I felt just like this for almost a year. Eventually it ate at me so bad I was physically sick.

I talked to my doctor - the first person I unloaded on in a year.

I got help for my physical health, began IC and slowly but surely started learning how to take care of myself.

By the time I got healthy again things started to unknot. It never seemed to unknot totally until my son gave me a wonderful gift of noting my struggle which I thought I hid and telling me "no matter what happens with dad and you, I know you both love me and I'm lucky, I WILL be ok". Before that, I thought a D would kill him, his dad would do psycho stuff, and imagined all kinds of horrible messes.

I saw something somewhere that said no way past it but through it. I think my imaginings, thoughts, and "plans" made going THROUGH that much harder.

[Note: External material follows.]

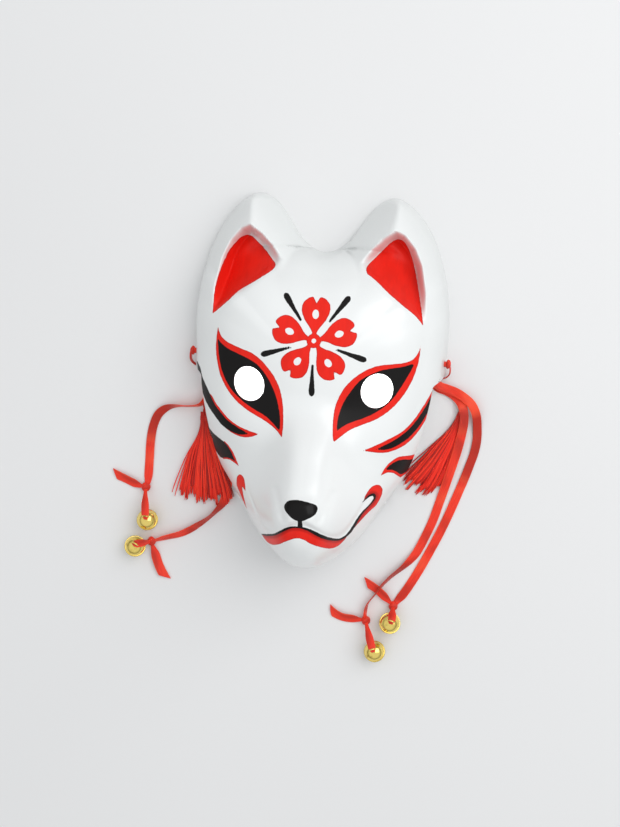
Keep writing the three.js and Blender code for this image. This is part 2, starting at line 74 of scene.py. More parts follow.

If I could go back and talk to myself a year ago I would tell that me to go slowly, impatience only increases the insanity, there is no hurry, let things unfold, feel and understand myself, be true and honest with myself and take good care of myself, no matter what I and my SON will be ok.

I'm so sorry you are feeling this way rbf. But please find some small hope to hold onto. It will be ok, it just might take time.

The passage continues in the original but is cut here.